Returns a deep copy of the current Model instance, with either name suffix or full name of the resulting copy supplied.

Parameters:
  • dest_suffix (Optional[str] = None) – The suffix for the destination

  • dest_full_name (Optional[str] = None) – The full name of the destination

  • dest_subdir (Literal["training_results", "rlhf_results"] = "rlhf_results") – The subdirectory for the destination. It can be “training_results” or “rlhf_results”.

  • source_explicit_path (Optional[str] = None) – The explicit path to the source

evaluate(method: Literal['fast', 'dummy'] = 'fast', logprobs=True) ndarray

Returns a high-dimensional vector representing morality preference of the model. Choose “dummy” for fast debugging runs.

finetune(data: Data, stage: Literal['sft', 'pretrain', 'dpo', 'rlhf'], algo: Literal['full_param', 'lora'], result_model_name: str, epochs: float | None = None, batch_size_multiplier_log2: int = 0, grad_accu_multiplier_log2: int = -2, lr: float | None = None, lr_scheduler_type: str | None = None, lr_scheduler_kwargs: dict | None = None, load_best_at_end: bool = True, num_nodes: int = 1, save_checkpoints: bool = True, perform_eval: bool = True, ppo_data: Data | None = None, backend: Literal['deepspeed'] = 'deepspeed') Model

Out-of-place finetuning. Doesn’t update self.

Parameters:
  • data (Data) – The data to be used

  • stage (Literal["sft", "pretrain", "dpo", "rlhf"]) – The stage of the process. It can be “sft”, “pretrain”, “dpo”, or “rlhf”.

  • algo (Literal["full_param", "lora"]) – The algorithm to use. It can be “full_param” or “lora”.

  • result_model_name (str) – The name of the resulting model

  • epochs (Optional[float] = None) – The number of epochs

  • batch_size_multiplier_log2 (int = 0) – The log base 2 of the batch size multiplier

  • grad_accu_multiplier_log2 (int = -2) – The log base 2 of the gradient accumulation multiplier

  • lr (Optional[float] = None) – The learning rate

  • lr_scheduler_type (Optional[str] = None) – The type of learning rate scheduler

  • lr_scheduler_kwargs (Optional[dict] = None) – Additional arguments for the learning rate scheduler

  • load_best_at_end (bool = True) – Whether to load the best model at the end

  • num_nodes (int = 1) – The number of nodes

  • save_checkpoints (bool = True) – Whether to save checkpoints

  • perform_eval (bool = True) – Whether to perform evaluation

  • ppo_data (Optional[Data] = None) – The data for PPO. ppo_data is only used when stage is ‘rlhf’, and defaults to data.
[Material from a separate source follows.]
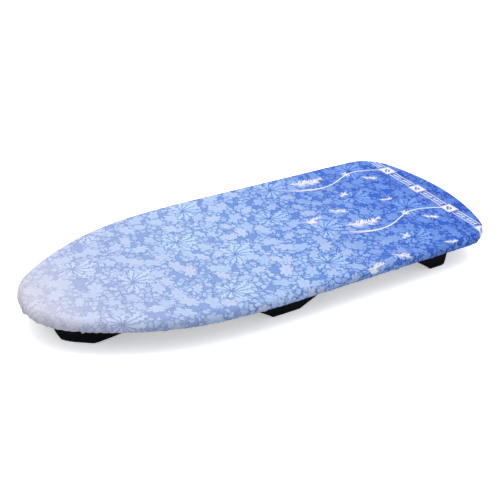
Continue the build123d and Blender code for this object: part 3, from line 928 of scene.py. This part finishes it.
seam = stitches()
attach(seam, "board")
paint(seam, cloth_like("sewing_thread", (0.72, 0.74, 0.82), (0.9, 0.9, 0.94), pitch=0.3))


def cord_path(step):
    """The drawstring's middle line: round in the hem, then two strands to the bell."""
    turn_y = STRAND_Y + STRAND_TURN
    turn_reach = END_RADIUS - HEM_INSET - STRAND_TURN
    turn_angle = degrees(asin(turn_y / turn_reach))
    turn_x = END[0] + sqrt(turn_reach**2 - turn_y**2)
    line, _ = hem_path(3.0, turn_angle)
    bend, steps = [], 12
    for k in range(steps + 1):
        a = radians(turn_angle + (-90 - turn_angle) * k / steps)
        bend.append((turn_x + STRAND_TURN * cos(a), turn_y + STRAND_TURN * sin(a), HEM_Z))
    x = np.arange(turn_x - step, STRAND_END, -step)
    bend += [(v, STRAND_Y, HEM_Z) for v in x] + [(STRAND_END, STRAND_Y, HEM_Z)]
    strand = np.array(bend[1:])
    other = strand * (1, -1, 1)
    return np.concatenate([strand[::-1], line, other])


cord_line = cord_path(0.8)
cord_steps = np.linalg.norm(np.diff(cord_line, axis=0), axis=1)
cord_runs = np.concatenate([[0], np.cumsum(cord_steps)])
BRAID = 3.2                   # length of cord in which the braid turns once


def cord_radius(k, a):
    """Two sets of four threads that wind opposite ways."""
    s = cord_runs[k] * 2 * pi / BRAID
    return 1.16 + 0.07 * max(cos(4 * a - s), cos(4 * a + s))


string = tube("drawstring_braid", cord_line, cord_radius, sides=16)
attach(string, "board")
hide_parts("drawstring")
paint(string, cloth_like("braided_cord", (0.62, 0.62, 0.66), (0.86, 0.86, 0.9), pitch=0.5))


# ---- cord lock spring ----------------------------------------------------------------------
SPRING_X, SPRING_FIRST, SPRING_LAST = 319.0, -11.7, -7.3
SPRING_RADIUS, WIRE, PITCH = 1.7, 0.25, 1.0
PER_TURN = 28                 # points in one turn


def spring():
    """The coil between the lock's barrel and its button."""
    turns = (SPRING_LAST - SPRING_FIRST) / PITCH
    count = int(turns * PER_TURN)
    outwards, path = [], []
    for k in range(count + 1):
        a = 2 * pi * turns * k / count
        outward = np.array([cos(a), 0.0, sin(a)])
        y = SPRING_FIRST + (SPRING_LAST - SPRING_FIRST) * k / count
        outwards.append(outward)
        path.append(np.array([SPRING_X, y, HEM_Z]) + SPRING_RADIUS * outward)
    tangents = np.gradient(np.array(path), axis=0)
    tangents /= np.linalg.norm(tangents, axis=1)[:, None]
    sides = 8
    shell = []
    for p, outward, tangent in zip(path, outwards, tangents):
        other = np.cross(tangent, outward)
        shell += [p + WIRE * (outward * cos(b) + other * sin(b))
                  for b in np.arange(sides) * 2 * pi / sides]
    return new_object("lock_coil", shell, bridge(sides, len(path)) + caps(sides, len(shell)))


coil = spring()
merge_close(coil, 0.0001)
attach(coil, "cord_lock")
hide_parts("lock_spring")
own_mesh(coil)
paint(coil, metal("spring_steel", (0.42, 0.42, 0.43), (0.68, 0.68, 0.69),
                  rough=0.28, scratch=(0.4, 6.0, 0.4)))

# ---- carried-over CAD nodes ----------------------------------------------------------------
black = plastic("moulded_black", (0.5, 0.5, 0.7), rough=0.8, grain=2.2, gloss=0.03)
lock_black = plastic("lock_black", (9.0, 9.0, 10.0), rough=0.5, grain=3.0)
grey_button = plastic("button_grey", (22.0, 22.0, 25.0), rough=0.48, grain=3.0)
skin, sole = foam_skin(), rubber()
FINISHES = {
    "core_board": skin,
    "foot_screws": metal("zinc_plate", (0.40, 0.41, 0.43), (0.66, 0.67, 0.69),
                         rough=0.32, scratch=(1.2, 1.2, 3.0)),
    "threaded_inserts": metal("turned_brass", (0.52, 0.38, 0.14), (0.80, 0.62, 0.28),
                              rough=0.3, scratch=(0.3, 0.3, 9.0)),
    "lock_barrel": lock_black,
    "cord_bell": lock_black,
    "lock_plunger": grey_button,
}
for corner in ("nose", "middle", "end"):
    for hand in ("right", "left"):
        FINISHES[f"foot_{corner}_{hand}"] = black
        FINISHES[f"pad_{corner}_{hand}"] = sole
for node, material in FINISHES.items():
    paint(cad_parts[node], material)


# ---- the area of the cloth's cut, worked out and not kept -----------------------------------
def flat_area(inset):
    """Area in square metres inside the board's outline moved in by inset."""
    spots, outs, _ = outline(2.0)
    p = spots - inset * outs
    q = np.roll(p, -1, axis=0)
    return abs((p[:, 0] * q[:, 1] - q[:, 0] * p[:, 1]).sum()) / 2 * MM * MM


# cloth beyond the board's outline when cut
wrap = EDGE * pi + TUCKED * TUCKED_STEP - EDGE
flat_area(-wrap)
flat_area(1.85)


# ---- floor, light and camera -----------------------------------------------------------------
FLOOR = 40000.0               # half its side, so that no view shows an edge


def floor():
    """A plain pale card, which glows a little so that the shadow on it stays soft."""
    look = Look("floor_card", Roughness=0.9, Specular_IOR_Level=0.1)
    x, y, z = look.place()
    grain = look.noise(look.vector(x, y, z), 0.02, 3.0)
    colour = look.mix((0.95, 0.95, 0.95), (0.98, 0.98, 0.98), grain)
    look.shader.inputs["Emission Color"].default_value = (1, 1, 1, 1)
    look.shader.inputs["Emission Strength"].default_value = 0.45
    look.finish(colour, 0.88 + grain * 0.05)
    corners = [(x * FLOOR, y * FLOOR, 0) for x, y in ((-1, -1), (1, -1), (1, 1), (-1, 1))]
    piece = new_object("floor", corners, [(0, 1, 2, 3)], smooth=False)
    paint(piece, look.material)


floor()


SKY = 1.25
LAMPS = [
    # name, place and size in metres, watts
    ("key", (0.3, 0.1, 2.4), (2.4, 2.4), 38),
    ("back", (0.9, 1.5, 1.8), (2.0, 2.0), 12),
]


def studio():
    """Soft light from all round, brightest overhead and behind, and two large lamps."""
    world = bpy.data.worlds.new("studio")
    bpy.context.scene.world = world
    world.use_nodes = True
    tree = world.node_tree
    background = tree.nodes["Background"]
    background.inputs["Strength"].default_value = SKY
    place = tree.nodes.new("ShaderNodeTexCoord")
    split = tree.nodes.new("ShaderNodeSeparateXYZ")
    tree.links.new(place.outputs["Generated"], split.inputs[0])
    x, y, z = (Num(tree, out) for out in split.outputs)
    height = (z * 0.90 + x * 0.24 + y * 0.30).ramp(-0.10, 0.80)
    shade = tree.nodes.new("ShaderNodeValToRGB")
    tree.links.new(height.out, shade.inputs[0])
    shade.color_ramp.elements[0].color = (0.26, 0.27, 0.30, 1)
    shade.color_ramp.elements[1].color = (1.0, 1.0, 1.0, 1)
    tree.links.new(shade.outputs[0], background.inputs["Color"])
    for name, at, size, power in LAMPS:
        data = bpy.data.lights.new(name, "AREA")
        data.shape = "RECTANGLE"
        data.size, data.size_y = size
        data.energy = power
        piece = bpy.data.objects.new(name, data)
        piece.location = Vector(at)
        piece.rotation_mode = "QUATERNION"
        piece.rotation_quaternion = (-Vector(at)).to_track_quat("-Z", "Y")
        bpy.context.scene.collection.objects.link(piece)


studio()
bpy.context.scene.view_settings.view_transform = "Standard"

AZIMUTH, ELEVATION, ROLL = radians(54.88), radians(31.90), radians(3.91)
DISTANCE = 1.377              # metres from the point looked at
look_at = Vector((-15, 0, -7)) * MM
ahead = Vector((cos(ELEVATION) * cos(AZIMUTH), cos(ELEVATION) * sin(AZIMUTH), -sin(ELEVATION)))
right = ahead.cross(Vector((0, 0, 1))).normalized()
up = right.cross(ahead)
camera_x = right * cos(ROLL) + up * sin(ROLL)
camera_y = up * cos(ROLL) - right * sin(ROLL)
camera = bpy.data.objects.new("camera", bpy.data.cameras.new("camera"))
camera.data.sensor_width = 36
camera.data.lens = 66.4
camera.data.shift_x = 0.003
camera.data.shift_y = 0.047
camera.data.clip_start, camera.data.clip_end = 0.05, 200
turned = Matrix((camera_x, camera_y, -ahead)).transposed().to_4x4()
turned.translation = look_at - ahead * DISTANCE
camera.matrix_world = turned
bpy.context.scene.collection.objects.link(camera)
bpy.context.scene.camera = camera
  • backend (Literal["deepspeed"] = "deepspeed") – The backend to use. Currently only “deepspeed” is supported.

Returns:

Returns a Model instance with name {result_model_name}, which is the result of the finetuning.

Return type:

Model.

inference(data: Data | List[Dict[str, str]], result_data_name: str, backend: Literal['sglang', 'vllm', 'deepspeed', 'serial'] = 'sglang', batch_size_multiplier_log2: int = 0, temperature: float = 0.25, max_tokens: int = 8192, purpose: Literal['responses', 'logprobs'] = 'responses') Data | List[Dict[str, str]]

Performance inference on a dataset (currently only instruction datasets are tested, with the same format as SFT datasets), and

Parameters:
  • data (Union[Data, List[Dict[str, str]]]) – The data to be used. It can be either a Data object or a list of dictionaries with string keys and values. The data argument can also be a List[Dict[str,str]] where each Dict containing two fields “instruction” and (optionally) “input”. In this case, a List[Dict[str, str]] will be returned.

  • result_data_name (str) – The name of the resulting data

  • backend (Literal["sglang", "vllm", "deepspeed", "serial"] = "sglang") – The backend to use. It can be “sglang”, “vllm”, “deepspeed”, or “serial”.

  • batch_size_multiplier_log2 (int = 0) – The log base 2 of the batch size multiplier

  • temperature (float = 0.25) – The temperature parameter.

  • max_tokens (int = 8192) – The maximum number of tokens to generate. Ignored if purpose is “logprobs”.

  • purpose (Literal["responses", "logprobs"] = "responses") – The purpose of the inference. It can be “responses” or “logprobs”. If “logprobs”, the log probability of the prompt itself (and the assistant response supplied in the predict field, if exists) is returned in the logprob field of the resulting dataset, without doing any completion. If “responses”, the completion text is saved in the predict field of the resulting dataset.

Returns:

returns the resulting dataset (completion text saved in the predict field of dicts; other fields are preserved).

Return type:

Union[Data, List[Dict[str, str]]].

backend: Which backend to use for inference. Options listed below, in descreasing order of speed.

sglang - Recommended. Parallel inference using self.num_gpus GPUs. Faster than deepspeed and serial by >= an order of magnitude.

vllm - Recommended. Parallel inference using self.num_gpus GPUs. Faster than deepspeed and serial by >= an order of magnitude.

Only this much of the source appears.